The Court held that merely because the procedure for the appointment of the arbitrator has become invalid due to 2015 amendment act, the same would not render the entire arbitration clause invalid.

The Court held that there are several elements present in an arbitration clause such as procedure for appointment of arbitrator, law of arbitration, law of contract, seat and venue, excepted matters, liability of costs, etc., however, the core element remains the consent of the parties to refer the dispute to arbitration, therefore, merely because one element has become invalid, it would not make the entire clause ineffective and the invalid clause can be easily severed.

Commenting upon the wording of the arbitration clause that provided arbitration only if the GM of respondent could act as or appoint the arbitrator, the Court remarked that 'my way or the highway' approach is not tenable in law.

The Court held that arbitration clauses are not to be readily invalidates unless there is a compelling basis to do so and the arbitration is to be encouraged as an alternative mode or dispute resolution.

Next, the Court dealt with the objection regarding the limitation of the claims. The Court held that in its notice of arbitration, the petitioner has sought arbitration only for the claims that have arisen subsequent to the earlier arbitration.

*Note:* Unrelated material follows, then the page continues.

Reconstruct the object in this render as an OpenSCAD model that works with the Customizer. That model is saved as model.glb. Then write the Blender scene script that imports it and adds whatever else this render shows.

It held that a mere allegation as to the claims being time barred would not deter the Court from appointing an arbitrator and should leave the issue of limitation to be decided by the arbitrator.

Accordingly, it allowed the application and appointed the arbitrator.

Case Title: Ram Kripal Singh Construction Pvt. Ltd. v. NTPC

Citation: 2022 LiveLaw (Del) 1090

Date: 09.11.2022

Counsel for the Petitioner: Mr. Amit Pawan, Mr. Hassan Zobair Waris, Mr. Aakarsh & Ms. Shivangi, Advocates.

Counsel for the Respondent: Mr. R. Sudhinder, Advocate with Mr. Nikhil Kumar Singh, Advocate.

Click Here To Read/Download Order


[1] "…It is also a term of this Contract that no person other than a person appointed by CMD., NTPC Ltd. as aforesaid should act as arbitrator and if for any reason, that is not possible, the matter is not to be referred to arbitration at all."